Given instruction
Copy the lines below verbatim, beginning with the line that includes "Give this object's" and continuing to the end; leave out everything before it.
- - - - - - -
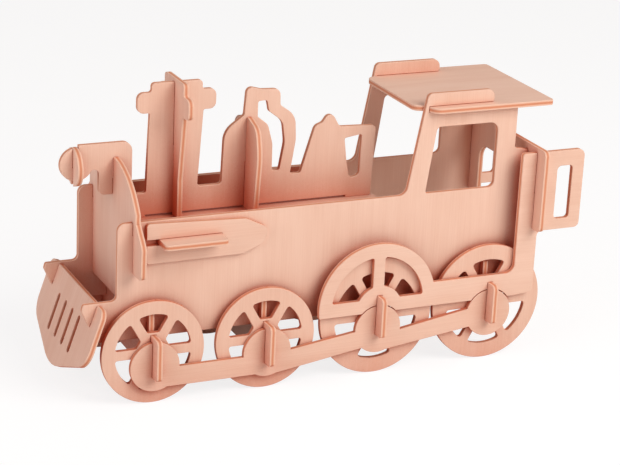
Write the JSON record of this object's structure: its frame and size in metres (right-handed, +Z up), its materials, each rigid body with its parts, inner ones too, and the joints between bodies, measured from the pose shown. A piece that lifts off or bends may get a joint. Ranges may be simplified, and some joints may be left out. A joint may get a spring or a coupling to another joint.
{
  "type": "wooden 3d jigsaw model",
  "caption": "Slot-together plywood steam locomotive puzzle with pierced wheels, coupling rods, chimney, dome, lamp, cowcatcher and a cab whose roof slides off.",
  "frame": {"origin": "middle of the base of the whole model's box, on the surface the wheels stand on", "axes": "+X forward towards the cowcatcher, +Y to the locomotive's left, +Z up"},
  "size_m": [0.2876, 0.102, 0.16],
  "materials": {
    "plywood": "bare sanded birch or lime plywood, unvarnished"
  },
  "bodies": {
    "locomotive": {"axle_board_1": "plywood", "axle_board_2": "plywood", "axle_board_3": "plywood", "axle_board_4": "plywood", "centre_profile": "plywood", "coupling_rod_left": "plywood", "coupling_rod_right": "plywood", "cowcatcher": "plywood", "cylinder_plate_left": "plywood", "cylinder_plate_right": "plywood", "deck_board": "plywood", "dome_cross": "plywood", "front_plate": "plywood", "lamp_arm": "plywood", "rear_cross_plate": "plywood", "side_panel_left": "plywood", "side_panel_right": "plywood", "wheel_1_left": "plywood", "wheel_1_right": "plywood", "wheel_2_left": "plywood", "wheel_2_right": "plywood", "wheel_3_left": "plywood", "wheel_3_right": "plywood", "wheel_4_left": "plywood", "wheel_4_right": "plywood", "wheel_frame_left": "plywood", "wheel_frame_right": "plywood"},
    "roof": {"roof_board": "plywood"},
    "chimney_crosspiece": {"chimney_cross": "plywood"},
    "lamp_front": {"lamp_disc": "plywood"}
  },
  "joints": [
    {"name": "roof_slide", "type": "slide", "parent": "locomotive", "child": "roof", "axis": [-1, 0, 0], "range_m": [0, 0.04]},
    {"name": "chimney_cross_lift", "type": "slide", "parent": "locomotive", "child": "chimney_crosspiece", "axis": [0, 0, 1], "range_m": [0, 0.04]},
    {"name": "lamp_disc_lift", "type": "slide", "parent": "locomotive", "child": "lamp_front", "axis": [0, 0, 1], "range_m": [0, 0.012]}
  ]
}
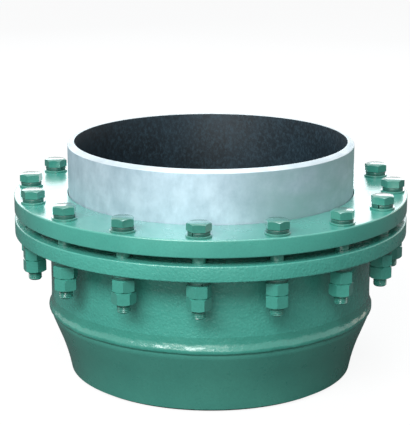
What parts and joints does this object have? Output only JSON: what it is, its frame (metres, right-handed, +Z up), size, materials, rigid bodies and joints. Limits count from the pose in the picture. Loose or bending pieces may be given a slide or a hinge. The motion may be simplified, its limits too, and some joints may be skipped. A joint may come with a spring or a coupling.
{
  "type": "rotary expansion joint",
  "caption": "Rotary pipe expansion joint: a steel pipe turns in a green flanged seat with a bolted packing gland, a ball race and a welded reducer below.",
  "frame": {"origin": "centre of the reducer's lower end, on which the joint stands", "axes": "+Z up along the axis of rotation, towards the turning pipe's welding end; a gland bolt lies on -Y"},
  "size_m": [0.586, 0.586, 0.35],
  "materials": {
    "green_enamel": "glossy blue-green enamel sprayed over steel and cast surfaces after assembly",
    "bright_steel": "turned and bright-plated outside, dark oxide scale inside",
    "machined_steel": "machined, oiled",
    "graphite": "matt pressed graphite",
    "bronze": "machined",
    "bearing_steel": "ground"
  },
  "bodies": {
    "seat": {"seat_body": "green_enamel", "weld_seam": "green_enamel", "reducer": "green_enamel", "support_ring": "machined_steel", "end_seal_ring": "graphite", "gland_flange": "green_enamel", "centring_bush": "bronze", "packing_base_ring": "machined_steel", "packing_ring_1": "graphite", "packing_ring_2": "graphite", "packing_ring_3": "graphite", "packing_ring_4": "graphite", "packing_ring_5": "graphite", "gland_bolts": "green_enamel", "upper_washers": "green_enamel", "upper_spring_washers": "green_enamel", "lower_washers": "green_enamel", "lower_spring_washers": "green_enamel", "gland_nuts": "green_enamel", "lock_nuts": "green_enamel"},
    "turning_pipe": {"rotating_pipe": "bright_steel", "thrust_collar": "machined_steel", "collar_weld": "machined_steel"},
    "ball_ring": {"thrust_balls": "bearing_steel", "ball_cage": "bronze"}
  },
  "joints": [
    {"name": "pipe_turn", "type": "hinge", "parent": "seat", "child": "turning_pipe", "pos_m": [0, 0, 0], "axis": [0, 0, 1], "continuous": true},
    {"name": "ball_ring_turn", "type": "hinge", "parent": "seat", "child": "ball_ring", "pos_m": [0, 0, 0], "axis": [0, 0, 1], "continuous": true}
  ],
  "couplings": [
    {"joint": "ball_ring_turn", "follows": "pipe_turn", "ratio": 0.5}
  ]
}
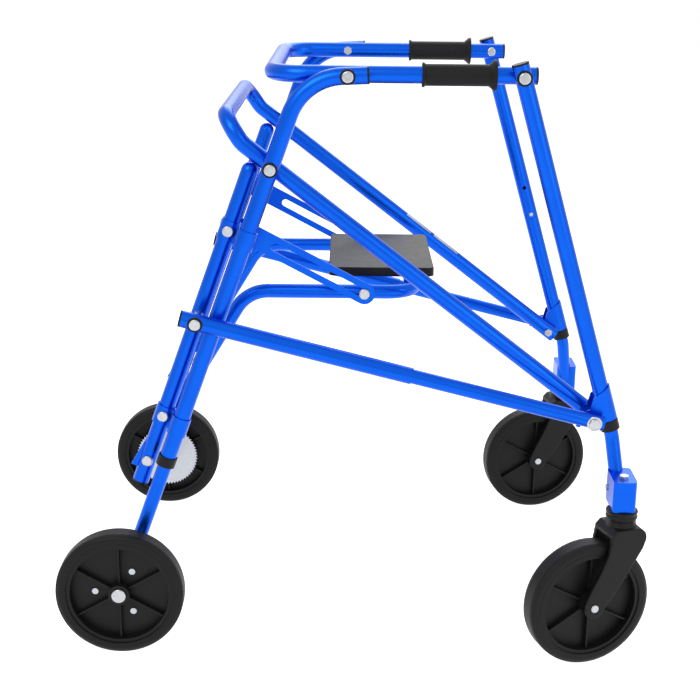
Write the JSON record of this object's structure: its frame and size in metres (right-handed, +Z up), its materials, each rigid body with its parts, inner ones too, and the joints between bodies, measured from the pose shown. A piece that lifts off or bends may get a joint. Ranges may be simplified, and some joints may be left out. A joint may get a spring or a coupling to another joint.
{
  "type": "walking frame",
  "caption": "Folding blue tube walking frame with rear wheels, swivel front casters, foam-gripped handle hoop, back hoop, telescoping side struts and a small flip-up seat.",
  "frame": {"origin": "on the floor under the middle of the whole footprint, casters as they stand at rest", "axes": "+X is the way the user faces and walks, +Y is the left of the user, +Z is up"},
  "size_m": [0.923, 0.7004, 0.9148],
  "materials": {
    "blue_anodised": "satin blue anodised aluminium",
    "black_plastic": "black moulded plastic",
    "black_rubber": "soft black rubber",
    "bright_steel": "zinc plated steel",
    "grey_nylon": "dark grey moulded nylon",
    "grey_tyre": "dark grey solid tyre",
    "black_seat": "black moulded seat with a fine grain"
  },
  "bodies": {
    "rear_frame": {"rear_leg_left": "blue_anodised", "rear_leg_right": "blue_anodised", "brace_tube_left": "blue_anodised", "brace_tube_right": "blue_anodised", "upper_clamps": "blue_anodised", "lower_clamps": "blue_anodised", "rear_plastic_fittings": "black_plastic", "rear_bolts": "bright_steel", "rear_pivot_rings": "black_plastic"},
    "back_frame": {"back_hoop": "blue_anodised"},
    "handle": {"handle_hoop": "blue_anodised", "handle_end_caps": "black_plastic", "grip_left": "black_rubber", "grip_right": "black_rubber", "handle_nuts": "bright_steel"},
    "front_legs": {"front_leg_left": "blue_anodised", "front_leg_right": "blue_anodised", "front_collars": "blue_anodised", "front_plastic_fittings": "black_plastic", "front_bolts": "bright_steel", "front_pivot_rings": "black_plastic"},
    "strut_outers": {"strut_outer_tubes": "blue_anodised", "strut_plugs": "black_plastic"},
    "strut_inners": {"strut_inner_tubes": "blue_anodised", "strut_bolts": "bright_steel"},
    "seat_frame": {"seat_tube": "blue_anodised", "seat_plate": "black_seat", "seat_brackets": "blue_anodised"},
    "link_pair": {"seat_links": "blue_anodised"},
    "pin_pair": {"seat_pins": "bright_steel"},
    "front_lower_left": {"front_lower_tube_left": "blue_anodised", "caster_housing_left": "blue_anodised", "caster_housing_bolt_left": "bright_steel"},
    "front_snap_left": {"front_button_left": "bright_steel"},
    "rear_lower_left": {"rear_lower_tube_left": "blue_anodised", "rear_axle_left": "bright_steel"},
    "rear_snap_left": {"rear_button_left": "bright_steel"},
    "pawl_left": {"ratchet_pawl_left": "bright_steel"},
    "rear_wheel_left": {"rear_rim_left": "grey_nylon", "rear_tyre_left": "grey_tyre", "ratchet_disc_left": "bright_steel"},
    "caster_left": {"caster_fork_left": "grey_nylon", "caster_hardware_left": "bright_steel"},
    "front_wheel_left": {"caster_rim_left": "grey_nylon", "caster_tyre_left": "grey_tyre"},
    "front_lower_right": {"front_lower_tube_right": "blue_anodised", "caster_housing_right": "blue_anodised", "caster_housing_bolt_right": "bright_steel"},
    "front_snap_right": {"front_button_right": "bright_steel"},
    "rear_lower_right": {"rear_lower_tube_right": "blue_anodised", "rear_axle_right": "bright_steel"},
    "rear_snap_right": {"rear_button_right": "bright_steel"},
    "pawl_right": {"ratchet_pawl_right": "bright_steel"},
    "rear_wheel_right": {"rear_rim_right": "grey_nylon", "rear_tyre_right": "grey_tyre", "ratchet_disc_right": "bright_steel"},
    "caster_right": {"caster_fork_right": "grey_nylon", "caster_hardware_right": "bright_steel"},
    "front_wheel_right": {"caster_rim_right": "grey_nylon", "caster_tyre_right": "grey_tyre"}
  },
  "joints": [
    {"name": "fold", "type": "hinge", "parent": "rear_frame", "child": "back_frame", "pos_m": [-0.11965, 0.01863, 0.7565], "axis": [0, 1, 0], "range_deg": [0, 53]},
    {"name": "handle_turn", "type": "hinge", "parent": "rear_frame", "child": "handle", "pos_m": [-0.008, 0.01863, 0.891], "axis": [0, 1, 0], "range_deg": [0, 81.47]},
    {"name": "front_leg_turn", "type": "hinge", "parent": "back_frame", "child": "front_legs", "pos_m": [0.37, 0.01863, 0.38], "axis": [0, 1, 0], "range_deg": [-22.03, 0]},
    {"name": "strut_turn", "type": "hinge", "parent": "rear_frame", "child": "strut_outers", "pos_m": [-0.23059, 0.01863, 0.531], "axis": [0, 1, 0], "range_deg": [0, 60.93]},
    {"name": "strut_slide", "type": "slide", "parent": "strut_outers", "child": "strut_inners", "axis": [0.9698, 0, -0.2438], "range_m": [-0.21345, 0]},
    {"name": "seat_lift", "type": "hinge", "parent": "rear_frame", "child": "seat_frame", "pos_m": [-0.27646, 0.01863, 0.36226], "axis": [0, -1, 0], "range_deg": [0, 28]},
    {"name": "link_turn", "type": "hinge", "parent": "rear_frame", "child": "link_pair", "pos_m": [-0.18415, 0.01863, 0.66], "axis": [0, -1, 0], "range_deg": [0, 34.41]},
    {"name": "pin_slide", "type": "slide", "parent": "link_pair", "child": "pin_pair", "axis": [0.8849, 0, -0.4658], "range_m": [-0.15014, 0]},
    {"name": "front_height_left", "type": "slide", "parent": "front_legs", "child": "front_lower_left", "axis": [-0.2853, 0, 0.9585], "range_m": [-0.0508, 0]},
    {"name": "rear_height_left", "type": "slide", "parent": "rear_frame", "child": "rear_lower_left", "axis": [0.3387, 0, 0.9409], "range_m": [-0.0508, 0]},
    {"name": "front_button_press_left", "type": "slide", "parent": "front_legs", "child": "front_snap_left", "axis": [0, 1, 0], "range_m": [0, 0.0024], "stiffness_N_per_m": 400},
    {"name": "rear_button_press_left", "type": "slide", "parent": "rear_frame", "child": "rear_snap_left", "axis": [0, 1, 0], "range_m": [0, 0.0024], "stiffness_N_per_m": 400},
    {"name": "caster_swivel_left", "type": "hinge", "parent": "front_lower_left", "child": "caster_left", "pos_m": [0.418, 0.32223, 0.248], "axis": [0, 0, 1], "continuous": true},
    {"name": "front_wheel_spin_left", "type": "hinge", "parent": "caster_left", "child": "front_wheel_left", "pos_m": [0.36695, 0.31231, 0.1], "axis": [-0.1908, 0.9816, 0], "continuous": true},
    {"name": "rear_wheel_spin_left", "type": "hinge", "parent": "rear_lower_left", "child": "rear_wheel_left", "pos_m": [-0.356, 0.31663, 0.1], "axis": [0, 1, 0], "continuous": true},
    {"name": "pawl_lift_left", "type": "hinge", "parent": "rear_lower_left", "child": "pawl_left", "pos_m": [-0.32756, 0.29653, 0.179], "axis": [0, 1, 0], "range_deg": [0, 22], "stiffness_Nm_per_rad": 0.05},
    {"name": "front_height_right", "type": "slide", "parent": "front_legs", "child": "front_lower_right", "axis": [-0.2853, 0, 0.9585], "range_m": [-0.0508, 0]},
    {"name": "rear_height_right", "type": "slide", "parent": "rear_frame", "child": "rear_lower_right", "axis": [0.3387, 0, 0.9409], "range_m": [-0.0508, 0]},
    {"name": "front_button_press_right", "type": "slide", "parent": "front_legs", "child": "front_snap_right", "axis": [0, -1, 0], "range_m": [0, 0.0024], "stiffness_N_per_m": 400},
    {"name": "rear_button_press_right", "type": "slide", "parent": "rear_frame", "child": "rear_snap_right", "axis": [0, -1, 0], "range_m": [0, 0.0024], "stiffness_N_per_m": 400},
    {"name": "caster_swivel_right", "type": "hinge", "parent": "front_lower_right", "child": "caster_right", "pos_m": [0.418, -0.28497, 0.248], "axis": [0, 0, 1], "continuous": true},
    {"name": "front_wheel_spin_right", "type": "hinge", "parent": "caster_right", "child": "front_wheel_right", "pos_m": [0.36855, -0.30104, 0.1], "axis": [-0.309, 0.9511, 0], "continuous": true},
    {"name": "rear_wheel_spin_right", "type": "hinge", "parent": "rear_lower_right", "child": "rear_wheel_right", "pos_m": [-0.356, -0.27937, 0.1], "axis": [0, 1, 0], "continuous": true},
    {"name": "pawl_lift_right", "type": "hinge", "parent": "rear_lower_right", "child": "pawl_right", "pos_m": [-0.32756, -0.25927, 0.179], "axis": [0, 1, 0], "range_deg": [0, 22], "stiffness_Nm_per_rad": 0.05}
  ],
  "couplings": [
    {"joint": "handle_turn", "follows": "fold", "ratio": 1.5369},
    {"joint": "front_leg_turn", "follows": "fold", "ratio": -0.41525},
    {"joint": "strut_turn", "follows": "fold", "ratio": 1.1492},
    {"joint": "strut_slide", "follows": "fold", "m_per_rad": -0.23064},
    {"joint": "link_turn", "follows": "seat_lift", "ratio": 1.2283},
    {"joint": "pin_slide", "follows": "seat_lift", "m_per_rad": -0.30703}
  ]
}
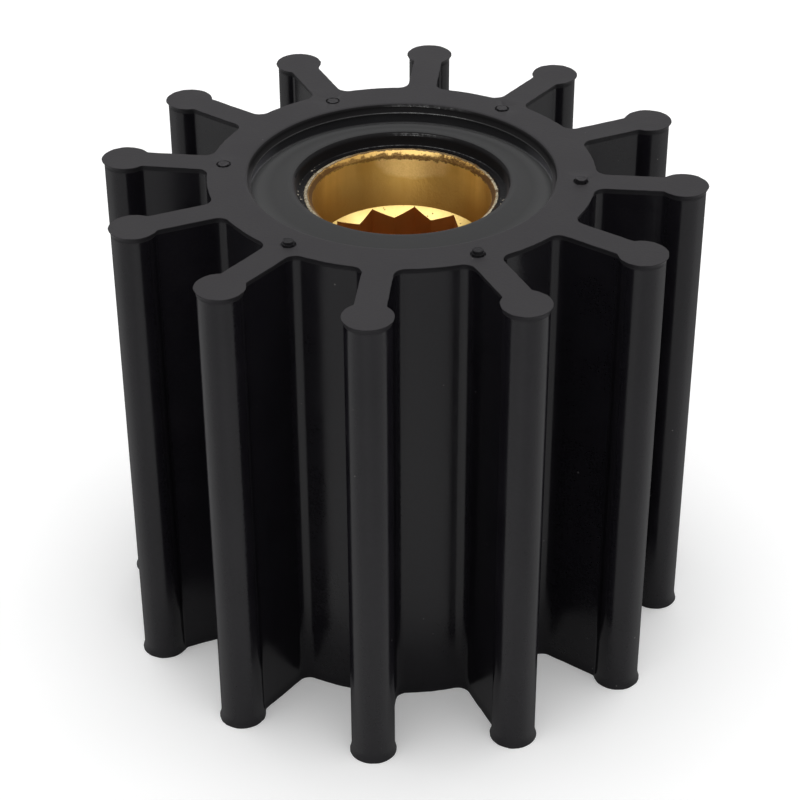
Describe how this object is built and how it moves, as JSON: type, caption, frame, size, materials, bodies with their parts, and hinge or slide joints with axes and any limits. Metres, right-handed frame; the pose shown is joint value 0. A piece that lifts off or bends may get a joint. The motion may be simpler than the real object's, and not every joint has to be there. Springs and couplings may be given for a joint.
{
  "type": "pump impeller",
  "caption": "Flexible-vane pump impeller: a moulded rubber hub with straight bead-tipped vanes, bonded round a brass insert with a counterbore and a splined driving hole.",
  "frame": {"origin": "centre of the lower end face, on the shaft axis", "axes": "+Z along the shaft axis towards the recessed upper face; +X along one vane, from the hub to its bead"},
  "size_m": [0.0952, 0.0952, 0.0811],
  "materials": {
    "rubber": "moulded black nitrile rubber, satin on the sides and matte on the end faces",
    "brass": "turned and broached brass, satin with fine tool marks and a tarnished rim"
  },
  "bodies": {
    "root": {"rubber_body": "rubber", "brass_insert": "brass"}
  },
  "joints": []
}
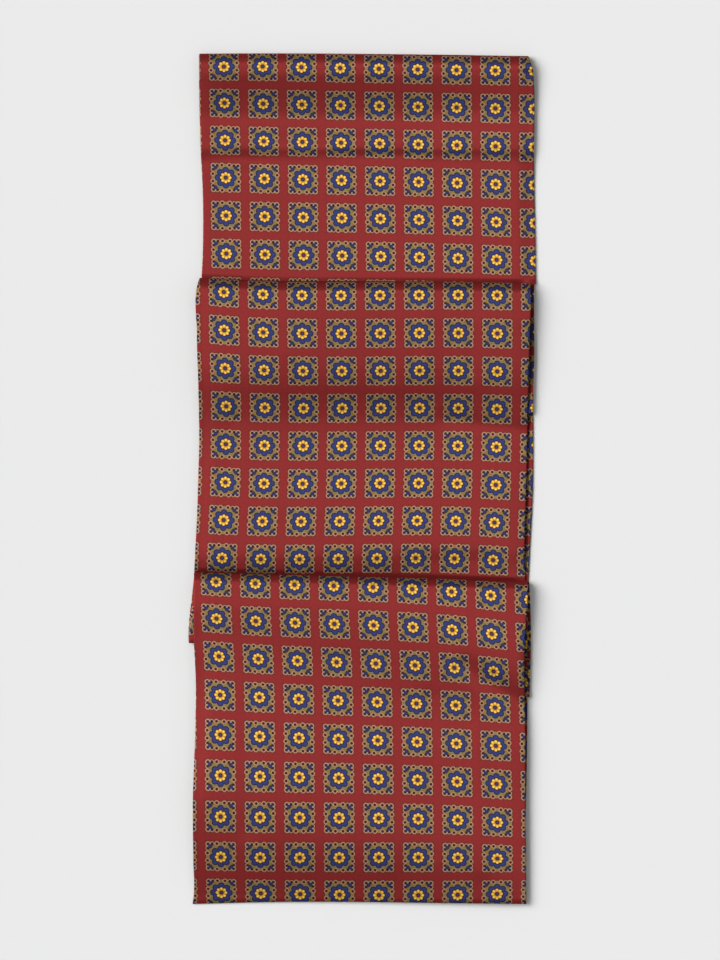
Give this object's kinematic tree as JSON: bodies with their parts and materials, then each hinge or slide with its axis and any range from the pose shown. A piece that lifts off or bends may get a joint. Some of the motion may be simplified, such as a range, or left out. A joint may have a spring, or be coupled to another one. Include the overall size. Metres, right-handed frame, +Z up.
{
  "type": "silk scarf",
  "caption": "Tubular silk scarf with a small medallion print, folded flat in a cascade of stretches with rounded crests, lying on a surface.",
  "frame": {"origin": "centre of the bounding box, on the surface that the folded scarf lies on", "axes": "+Y along the folded scarf towards its top fold, +Z up out of the surface, +X across it"},
  "size_m": [0.3134, 0.7654, 0.0131],
  "materials": {
    "top_silk": "satin",
    "middle_silk": "satin",
    "bottom_silk": "satin",
    "under_silk": "satin"
  },
  "bodies": {
    "root": {"top_panel": "top_silk", "middle_panel": "middle_silk", "bottom_panel": "bottom_silk", "hidden_layers": "under_silk"}
  },
  "joints": []
}
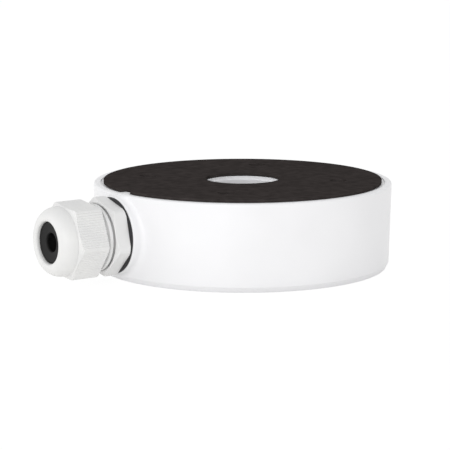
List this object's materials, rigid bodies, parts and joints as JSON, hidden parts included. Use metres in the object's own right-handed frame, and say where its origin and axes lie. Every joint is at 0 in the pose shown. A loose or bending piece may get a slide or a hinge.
- - - - - - -
Result of the exercise
Give this object's kinematic tree as JSON: bodies with their parts and materials, then each hinge or slide with its axis and any range from the pose shown. A piece that lifts off or bends may get a joint. Some of the motion may be simplified, such as a range, or left out. A joint may have a spring, or be coupled to another one. Include the overall size. Metres, right-handed frame, +Z up.
{
  "type": "silk scarf",
  "caption": "Tubular silk scarf with a small medallion print, folded flat in a cascade of stretches with rounded crests, lying on a surface.",
  "frame": {"origin": "centre of the bounding box, on the surface that the folded scarf lies on", "axes": "+Y along the folded scarf towards its top fold, +Z up out of the surface, +X across it"},
  "size_m": [0.3134, 0.7654, 0.0131],
  "materials": {
    "top_silk": "satin",
    "middle_silk": "satin",
    "bottom_silk": "satin",
    "under_silk": "satin"
  },
  "bodies": {
    "root": {"top_panel": "top_silk", "middle_panel": "middle_silk", "bottom_panel": "bottom_silk", "hidden_layers": "under_silk"}
  },
  "joints": []
}
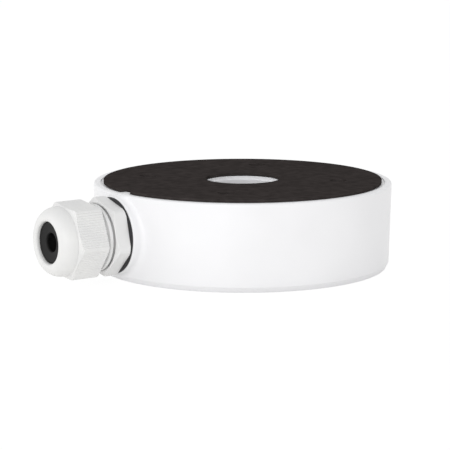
List this object's materials, rigid bodies, parts and joints as JSON, hidden parts included. Use metres in the object's own right-handed frame, and say where its origin and axes lie. Every joint is at 0 in the pose shown. A loose or bending piece may get a slide or a hinge.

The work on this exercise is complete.